Tim Berners-Lee is very concerned about the future of the “open web”, and has published a “Contract for the Web” to try and help defend it. I too like what I think of as the “open web” and would like to preserve it, but it seems our conceptions of it are very different.

There is a strong, often-unspoken narrative around a sort of “original sin” for the Internet. The idea, upon examination, is as silly as its namesake, but persists nonetheless. In this narrative the Internet was formerly a wonderful place for nice people where there was no conflict, but modern social media networks caused conflict, “breaking democracy”, and so on. Of course the thesis is not stated like this because the obvious problem jumps up, but it’s still there. The Internet has never been a “nice” place. It started as an academic computer network which perhaps enforced some sort of decorum, but that was definitely gone by the 90s. But more than that it laid how different people are from each other on all sorts of different dimensions, and mere difference is the oldest cause of human conflict.

So why do people think the “open web” is in danger anyway? Because Berners-Lee and his fellow-thinkers are right in some sense; the Internet has changed, and social media has indeed changed it. But it’s not a matter of big evil corporations breaking democracy or whatever. Rather the problem arises in the network itself.

Let’s look at the fundamental mechanism that the media and people that pay attention to it are concerned about: two-way communication. So how does two-way communication exist on the Internet?

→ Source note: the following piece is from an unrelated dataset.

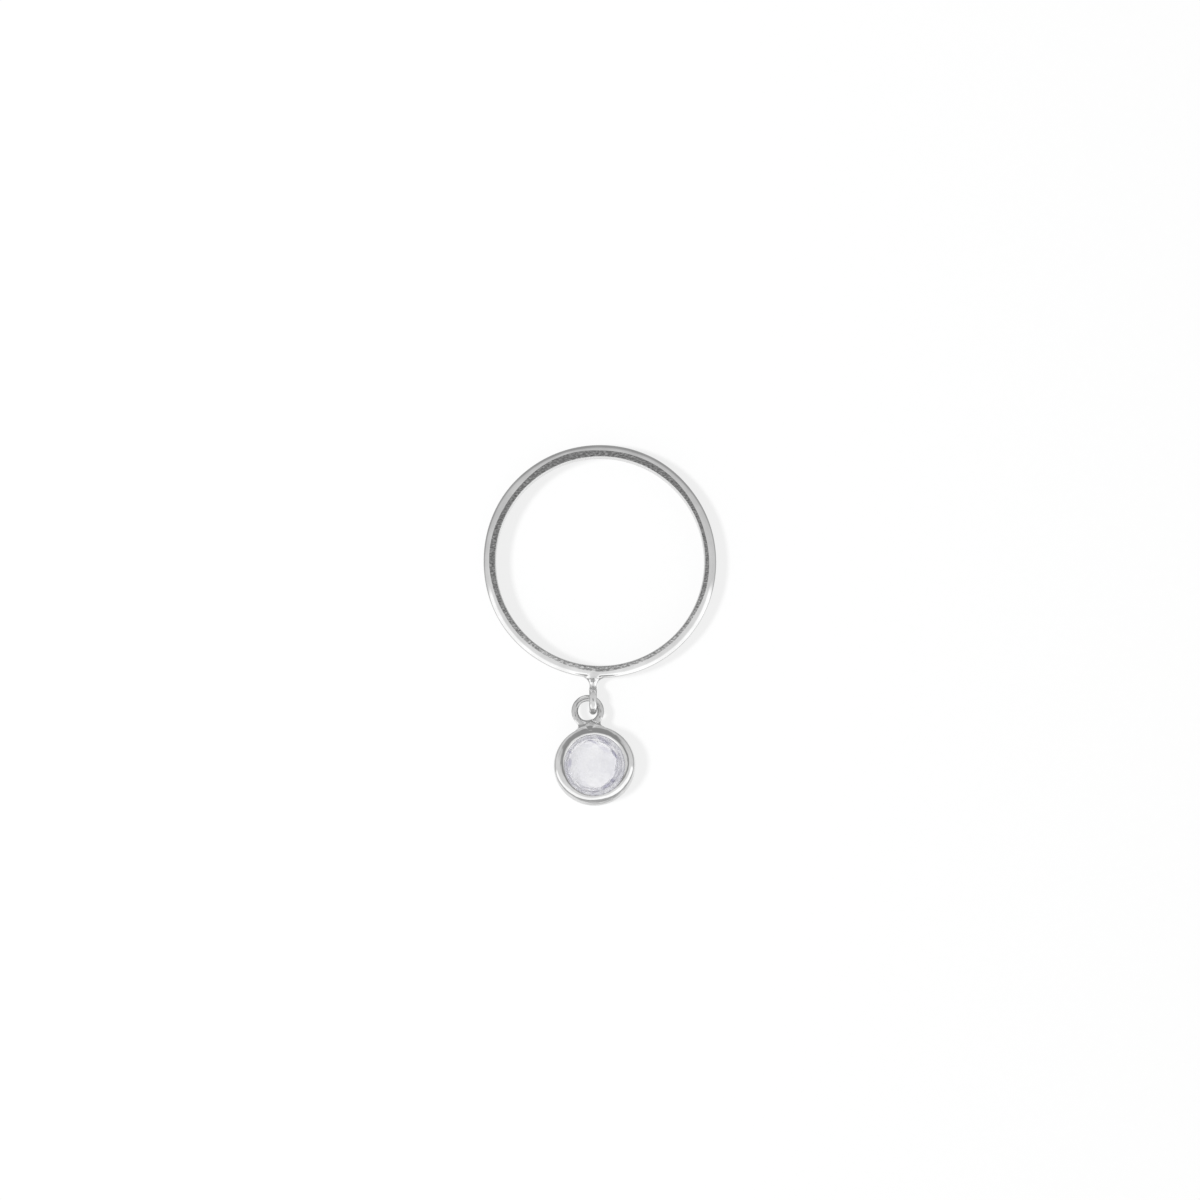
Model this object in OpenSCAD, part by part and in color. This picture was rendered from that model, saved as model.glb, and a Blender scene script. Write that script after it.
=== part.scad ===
// Charm ring: a slim domed band that carries a soldered wire loop, and a bezel-set
// stone whose eye is linked through that loop. The ring lies on its side, with the
// finger hole's axis along Z and the drop laid out towards -Y. The origin is the middle
// of the finger hole, so the plane that the ring lies on is half the band's width lower.
// Units are millimetres.

/* [Band] */
// Diameter of the finger hole, a US size 6
finger_d = 16.5; // [14:0.1:22]
// Width of the band along the finger
band_w = 2.2; // [1.9:0.05:2.5]
// Thickness of the band at the top of its dome
band_t = 0.95; // [0.9:0.05:1.4]
// Width of the flat filed side, from the hole's edge to the dome
side_t = 0.45; // [0.3:0.05:0.5]
// Radius of the dome's shoulders, next to the filed sides
shoulder_r = 0.44; // [0.1:0.02:0.46]
// Edge break on the rims of the finger hole
hole_break = 0.06; // [0.02:0.01:0.12]

/* [Loop on the band] */
// Wire diameter of the loop that carries the drop
loop_wire = 0.6; // [0.4:0.05:0.7]
// Sideways offset of the loop from the band's -Y axis
loop_x = -0.56; // [-1:0.02:1]
// Length from the band's surface to the loop's tip
loop_reach = 2.9; // [2.8:0.05:3.2]
// Radius of the solder at its waist, between band and loop
solder_waist_r = 0.25; // [0.2:0.01:0.28]
// Radius of the solder's hollow flare onto the band
solder_flare_r = 0.36; // [0.25:0.01:0.38]

/* [Bezel] */
// Outer diameter of the bezel
bezel_d = 6.4; // [6.2:0.05:7]
// Thickness of the bezel's wall, from its outside to the lip's edge over the stone
bezel_wall = 0.8; // [0.75:0.05:0.9]
// Radius of the rim's outside, where the wall is rolled over the stone
rim_roll_r = 1; // [0.95:0.05:1.4]
// Height of the bezel
bezel_h = 2.4; // [2.2:0.05:2.8]
// Width of the ledge that the stone sits on
ledge_t = 0.25; // [0.15:0.05:0.4]
// Edge break on the back rims of the bezel
back_break = 0.12; // [0.05:0.01:0.2]

/* [Eye of the drop] */
// Wire diameter of the eye
eye_wire = 0.52; // [0.4:0.02:0.56]
// Outside diameter of the eye
eye_d = 2.57; // [2.4:0.01:2.9]
// Radius of the solder's hollow corners between eye and bezel
eye_solder_r = 0.15; // [0.1:0.01:0.3]
// Thickness of that solder
eye_solder_t = 0.46; // [0.3:0.02:0.5]

/* [Lie of the drop] */
// Middle of the bezel, across the band's -Y axis
drop_x = -0.44; // [-0.5:0.02:-0.36]
// Distance from the band's surface to the middle of the bezel
drop_reach = 6.88; // [6.84:0.02:6.92]
// Swing of the drop's eye towards -X
drop_swing = 7.2; // [5:0.1:9]

/* [Stone] */
// Diameter of the stone at its girdle
stone_d = 5; // [4.9:0.02:5.04]
// Thickness of the girdle
girdle_t = 0.2; // [0.1:0.05:0.3]
// Height of the girdle's middle above the bezel's back
girdle_z = 1.46; // [1.4:0.02:1.5]
// Gap between the stone and its seat
seat_gap = 0.03; // [0.02:0.01:0.05]

/* [Hidden] */

// A curved surface's fineness
$fn = 96;

// Band: radii of the hole, of the dome's foot and of its top
hole_r = finger_d / 2;
foot_r = hole_r + side_t;
band_r = hole_r + band_t;
// The dome's wide arc is tangent to both shoulders, and each shoulder to its filed side
dome_rise = band_t - side_t;
shoulder_z = band_w / 2 - shoulder_r;
dome_arc_r = (pow(dome_rise, 2) + pow(shoulder_z, 2) - pow(shoulder_r, 2)) / (2 * (dome_rise - shoulder_r));
dome_arc_z = shoulder_z * dome_arc_r / (dome_arc_r - shoulder_r);

// Height of the plane that the ring lies on
rest_z = -band_w / 2;

// Loop: it stands as tall as the band is wide, so that both rest on the same plane
loop_d = band_w;
loop_line_r = (loop_d - loop_wire) / 2;
loop_y = -(band_r + loop_reach - loop_d / 2);
// The solder starts this far under the top of the dome. Its flare ends level with that top, and
// its foot slopes on down to the sides of the dome.
solder_root = 0.45;
flare_r = solder_waist_r + solder_flare_r;
solder_foot_r = flare_r + 0.32;
solder_foot_drop = 0.37;

// Bezel: the lip's edge, the height where the wall starts to roll over, and the ledge under the stone
bezel_r = bezel_d / 2;
lip_r = bezel_r - bezel_wall;
roll_z = bezel_h - sqrt(pow(rim_roll_r, 2) - pow(rim_roll_r - bezel_wall, 2));
ledge_r = lip_r - ledge_t;
stone_r = stone_d / 2;
groove_r = stone_r + seat_gap;
// The lip's cone lies on the stone's outermost crown facets, and the seat's cone under its
// outermost pavilion facets. Each cone clears the corners between two of the 16 facets.
crown_slope = 42;
pavilion_slope = 48;
corner_rise = stone_r * (1 - cos(180 / 16));
lip_top_z = girdle_z + girdle_t / 2 + seat_gap + corner_rise * tan(crown_slope);
seat_top_z = girdle_z - girdle_t / 2 - seat_gap - corner_rise * tan(pavilion_slope);
lip_low_z = lip_top_z + (groove_r - lip_r) * tan(crown_slope);
seat_low_z = seat_top_z - (groove_r - ledge_r) * tan(pavilion_slope);

// Eye: its wire's line, its middle's distance from the stone's axis, and its height above the
// bezel's back, which is the height of the loop's middle
eye_line_r = (eye_d - eye_wire) / 2;
eye_reach = 4.3;
eye_z = band_w / 2;
// The middle of each hollow corner of solder, which touches the bezel's circle and the eye's
corner_bezel = bezel_r + eye_solder_r;
corner_eye = eye_d / 2 + eye_solder_r;
corner_y = (pow(eye_reach, 2) + pow(corner_bezel, 2) - pow(corner_eye, 2)) / (2 * eye_reach);
corner_x = sqrt(pow(corner_bezel, 2) - pow(corner_y, 2));
// The solder ends inside the eye's wire, half way down from its middle
wire_x = eye_line_r * cos(45);

// Stone: the columns of its table of facets. A row has a number of directions, and the bearing of
// the first. Each direction gives two opposite facets on the crown and two on the pavilion, with
// their slope and the radius and height of a point on them, from the girdle's middle.
DIRECTIONS = 0;
BEARING = 1;
CROWN_SLOPE = 2;
CROWN_R = 3;
CROWN_Z = 4;
PAVILION_SLOPE = 5;
PAVILION_R = 6;
PAVILION_Z = 7;
STONE_ROWS = [
    [8, 0, crown_slope, stone_r, girdle_t / 2, pavilion_slope, stone_r, girdle_t / 2],
    [4, 11.25, 24, 1.98, 0.56, 26, 2.1, 0.53],
    [4, 33.75, 15, 1.55, 0.75, 13, 1.3, 0.85],
    [4, 11.25, 7, 0.95, 0.9, 4, 0.6, 0.97],
];
// Heights of the flat table and the small flat culet, from the girdle's middle
table_z = 0.95;
culet_z = 0.98;
// Turn of the stone in its setting
stone_turn = -3;

// The band's section, with x as the distance from the finger hole's axis
module band_section() {
    edge_z = band_w / 2;
    polygon([
        [hole_r + hole_break, -edge_z],
        [foot_r, -edge_z],
        [foot_r, edge_z],
        [hole_r + hole_break, edge_z],
        [hole_r, edge_z - hole_break],
        [hole_r, hole_break - edge_z],
    ]);
    for (side = [-1, 1]) translate([foot_r, side * shoulder_z]) circle(r = shoulder_r);
    intersection() {
        translate([band_r - dome_arc_r, 0]) circle(r = dome_arc_r);
        translate([foot_r - shoulder_r, -dome_arc_z]) square([2 * dome_rise, 2 * dome_arc_z]);
    }
}

// Flared solder between band and loop, standing on z = 0 and growing along +Z
module loop_solder() {
    waist_z = solder_root + solder_flare_r;
    overlap = 0.01;
    rotate_extrude() {
        difference() {
            square([flare_r, waist_z]);
            translate([flare_r, waist_z]) circle(r = solder_flare_r);
        }
        polygon([
            [0, 0],
            [solder_foot_r, 0],
            [solder_foot_r, solder_root - solder_foot_drop],
            [flare_r - overlap, solder_root + overlap],
            [0, solder_root + overlap],
        ]);
    }
    cylinder(r = solder_waist_r, h = solder_root + loop_reach - loop_d + loop_wire / 2);
}

// A ring of round wire that lies flat, with the radius of the wire's middle line
module wire_ring(line_r, wire_d) {
    rotate_extrude() translate([line_r, 0]) circle(d = wire_d);
}

module band() {
    color("silver") union() {
        rotate_extrude() band_section();
        translate([loop_x, solder_root - band_r, 0]) rotate([90, 0, 0]) loop_solder();
        translate([loop_x, loop_y, 0]) rotate([0, 90, 0]) wire_ring(loop_line_r, loop_wire);
    }
}

// The bezel's section, with x as the distance from the stone's axis
module bezel_section() {
    intersection() {
        polygon([
            [ledge_r + back_break, 0],
            [bezel_r - back_break, 0],
            [bezel_r, back_break],
            [bezel_r, bezel_h],
            [lip_r, bezel_h],
            [lip_r, lip_low_z],
            [groove_r, lip_top_z],
            [groove_r, seat_top_z],
            [ledge_r, seat_low_z],
            [ledge_r, back_break],
        ]);
        union() {
            square([bezel_r, roll_z]);
            translate([bezel_r - rim_roll_r, roll_z]) circle(r = rim_roll_r);
        }
    }
}

// Solder that fills the corners between the bezel and the eye
module eye_solder() {
    translate([0, 0, eye_z]) linear_extrude(eye_solder_t, center = true) difference() {
        polygon([
            [-corner_x, corner_y - eye_solder_r],
            [corner_x, corner_y - eye_solder_r],
            [corner_x, corner_y],
            [wire_x, eye_reach - wire_x],
            [-wire_x, eye_reach - wire_x],
            [-corner_x, corner_y],
        ]);
        for (side = [-1, 1]) translate([side * corner_x, corner_y]) circle(r = eye_solder_r);
        translate([0, eye_reach]) circle(r = eye_line_r);
    }
}

// Lays a piece of the drop, modelled standing on z = 0 round the stone's axis, where the drop lies
module lie_of_drop() {
    translate([drop_x, -band_r - drop_reach, rest_z]) rotate([0, 0, drop_swing]) children();
}

module drop_setting() {
    color("silver") lie_of_drop() union() {
        rotate_extrude() bezel_section();
        eye_solder();
        translate([0, eye_reach, eye_z]) wire_ring(eye_line_r, eye_wire);
    }
}

// A bar longer than the stone, with a four-sided section. Its upper faces are two opposite facets
// of the crown, and its lower ones two of the pavilion.
module facet_bar(row) {
    crown_tan = tan(row[CROWN_SLOPE]);
    pavilion_tan = tan(row[PAVILION_SLOPE]);
    crown_apex = row[CROWN_Z] + row[CROWN_R] * crown_tan;
    pavilion_apex = row[PAVILION_Z] + row[PAVILION_R] * pavilion_tan;
    edge_x = (crown_apex + pavilion_apex) / (crown_tan + pavilion_tan);
    edge_z = crown_apex - edge_x * crown_tan;
    rotate([90, 0, 0]) linear_extrude(2 * stone_d, center = true) polygon([
        [0, crown_apex],
        [edge_x, edge_z],
        [0, -pavilion_apex],
        [-edge_x, edge_z],
    ]);
}

// The stone is what all the bars have in common, inside its round girdle
module cut_stone() {
    intersection() {
        translate([0, 0, -culet_z]) cylinder(r = stone_r, h = culet_z + table_z);
        intersection_for(row = STONE_ROWS) {
            intersection_for(i = [0 : row[DIRECTIONS] - 1]) {
                rotate([0, 0, row[BEARING] + i * 180 / row[DIRECTIONS]]) facet_bar(row);
            }
        }
    }
}

module stone() {
    color("ghostwhite", 0.6) lie_of_drop() {
        translate([0, 0, girdle_z]) rotate([0, 0, stone_turn]) cut_stone();
    }
}

band();
drop_setting();
stone();
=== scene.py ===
"""Dresses a slim silver charm ring: its band, the loop soldered to it, and the drop linked to the loop.

The sizes in the classes below are in millimetres, and become metres where a mesh is made. The ring
lies on its side, so Z is the finger hole's axis, and the drop lies towards -Y. A bearing is an angle
in degrees, clockwise from +Y as seen from above.
"""

import logging
import math
from dataclasses import dataclass
from enum import Enum
from typing import Callable

import bmesh
import bpy
import numpy as np
from bpy.types import Material, Mesh, Node, NodeSocket, NodeTree, Object
from mathutils import Matrix, Vector


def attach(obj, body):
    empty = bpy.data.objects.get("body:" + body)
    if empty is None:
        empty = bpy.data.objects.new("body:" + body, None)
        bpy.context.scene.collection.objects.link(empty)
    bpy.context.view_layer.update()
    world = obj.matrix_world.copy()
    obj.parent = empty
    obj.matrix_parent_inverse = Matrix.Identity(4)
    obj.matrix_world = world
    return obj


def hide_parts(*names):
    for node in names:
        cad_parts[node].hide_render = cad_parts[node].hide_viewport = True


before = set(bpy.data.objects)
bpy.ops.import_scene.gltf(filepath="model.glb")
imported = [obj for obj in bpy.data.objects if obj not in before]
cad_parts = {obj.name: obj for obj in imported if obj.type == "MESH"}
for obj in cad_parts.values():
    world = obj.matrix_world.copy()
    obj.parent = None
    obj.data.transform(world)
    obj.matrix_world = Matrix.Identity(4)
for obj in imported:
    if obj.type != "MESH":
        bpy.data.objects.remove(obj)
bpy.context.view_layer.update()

LOG = logging.getLogger("charm_ring")
MM = 0.001
# Height of the sheet that the ring rests on, half the band's width under the origin
FLOOR_Z = -1.1
# A piece made from its distance field: the size of a cell, how often its points are pulled onto the
# surface, the nudge that finds the slope there, in cells, and the least slope that a pull reckons with
CELL = 0.02
PULLS = 4
NUDGE = 0.05
LEAST_SLOPE = 0.5
# The values of a soft noise between which one shade blends into another
BLEND = (0.35, 0.65)

Place = tuple[float, float, float]
Table = tuple[tuple[float, float], ...]
Field = Callable[[np.ndarray], np.ndarray]


class BandZone(Enum):
    """How the band's metal was finished, as the number of its material slot."""

    POLISHED = 0
    FILED = 1


class CupZone(Enum):
    """How the cup's metal was finished, as the number of its material slot."""

    POLISHED = 0
    RUBBED = 1
    PICKLED = 2


# Colours and nodes


def linear(code: str) -> tuple[float, float, float, float]:
    """Turns an sRGB hex colour into linear values.

    Args:
        code: The colour, such as "#d7d7d9".

    Returns:
        Linear red, green and blue, with an alpha of 1.
    """
    channels = [int(code[i:i + 2], 16) / 255 for i in (1, 3, 5)]
    return (*(c / 12.92 if c <= 0.04045 else ((c + 0.055) / 1.055) ** 2.4 for c in channels), 1.0)


def add_node(tree: NodeTree, kind: str, settings: dict | None = None,
             links: dict | None = None) -> Node:
    """Adds a node with its settings and links.

    Args:
        tree: The tree that takes the node.
        kind: The node's type, without the words that all shader nodes begin with.
        settings: Values of inputs, by name or number, and of the node's own properties, by name. A
            colour ramp has `stops`, each a position and an sRGB hex colour, the two outer ones first.
        links: The output that feeds an input, by the input's name or number.

    Returns:
        The new node.
    """
    node = tree.nodes.new("ShaderNode" + kind)
    names = [socket.name for socket in node.inputs]
    for key, value in (settings or {}).items():
        if key == "stops":
            ramp = node.color_ramp.elements
            for i, (position, code) in enumerate(value):
                stop = ramp[i] if i < 2 else ramp.new(position)
                stop.position, stop.color = position, linear(code)
        elif isinstance(key, int) or key in names:
            node.inputs[key].default_value = value
        else:
            setattr(node, key, value)
    for key, output in (links or {}).items():
        tree.links.new(output, node.inputs[key])
    return node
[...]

One of the first ways – a system still used and often-imitated today – is called Internet Relay Chat. It has servers – which anyone can set up – with various chat rooms called channels – which anyone can create – on them. The servers, originally all linked together, eventually split into various rivalous networks. I’m not going to go into the history of IRC here, but the point is that it’s a system that’s open but decentralized. What does that mean? If you want to create a channel for whatever topic you want, you generally can. There are people with central authority on a network, but they generally don’t interfere with internal affairs of the channels. Additionally every channel is separate. You can generally only see what people say in it if you’re in the channel, and you can’t get a complete history of what happened there. And while you have the same username (“nick”) in every channel on a network, it’s easy to be signed in as multiple users or be on multiple networks.

Another way almost certainly familiar to you is email. There are some similarities but many differences with IRC. It is still decentralized – generally no one but you cares what you get in your email – but it’s person-to-person. Like IRC it’s also private.

These are two paradigm systems for communicating because they’re both very popular and often imitated on the Internet. IRC-like systems exist as chat networks such as Slack and Discord, while countless different websites offer some sort of email-like private-messaging feature. Many different systems can be fit into one of these two paradigms.

Modern social media, on the other hand, is very different from them. They try to maintain the myth of being a “single community”, even though what it is is millions of very different people all talking within their networks. The only common factor between everyone is things being more publicly accessible and easily shareable. As we’ve seen in countless cases, this is a dangerous combination. A casual remark that would have gone unnoticed within the person-context it’s in goes viral, humiliating and harming the sender because of another myth: language being “objective” rather than extremely context-sensitive.

The Contract for the Web is optimistic about fixing this. It states that “Companies will…Develop technologies that support the best in humanity and challenge the worst so the web really is a public good that puts people first.” and that “Citizens will…Build strong communities that respect civil discourse and human dignity so that everyone feels safe and welcome online.”. What does this mean? Well it’s necessarily vague in order to get more people to agree to it, but the ideas behind it are well-known. People should get educated so they stop posting “fake news”, “hate speech”, and other apparent ills, and proprietors of social networks should take strong action to enforce this. Then we’ll supposedly have the “open web” back.

I think this is pure childish fantasy. Not because of some sort of free speech absolutism or whatever, but because it fundamentally confuses causes with symptoms. IRC/email-like networks that I described above help build communities. Actual communities, not whatever Facebook is pretending it is this week. They provide places to chat, argue, learn, have cybersex, trade, and everything else people do online with other people. The decentralization and many different groups that exist on these is a feature here, not a bug.

The open social networks, on the other hand, are based on political idealism rather than actual human interaction. They try to create a single community when none is possible even in principle. Many people want Twitter to “just ban the Nazis.” Indeed they could…and then next week there’d be another group in the spotlight. Again this isn’t political slippery slope and I’ll shed no tears if far-rightests get kicked off the Internet completely. But when you pour millions of people from across the globe into a shared space where everyone sees everyone you either get a panopticon or a battlefield. No amount of “civil discourse” or “supporting the best in humanity and challenging the worse” will change that in the slightest. The social network creators have simply made promises that are impossible to keep.

To me the open web is not about being able to see everyone else on Earth, but being able to find them and their communities if I choose. In that aspect the open web is doing better than ever. You won’t find it on Facebook certainly (all the more reason not to use it!) but there are so many different communities you could spend your entire life just finding and categorizing them. If you don’t want to be in a battle, get off the battlefield! That is my “Contract for the Web”.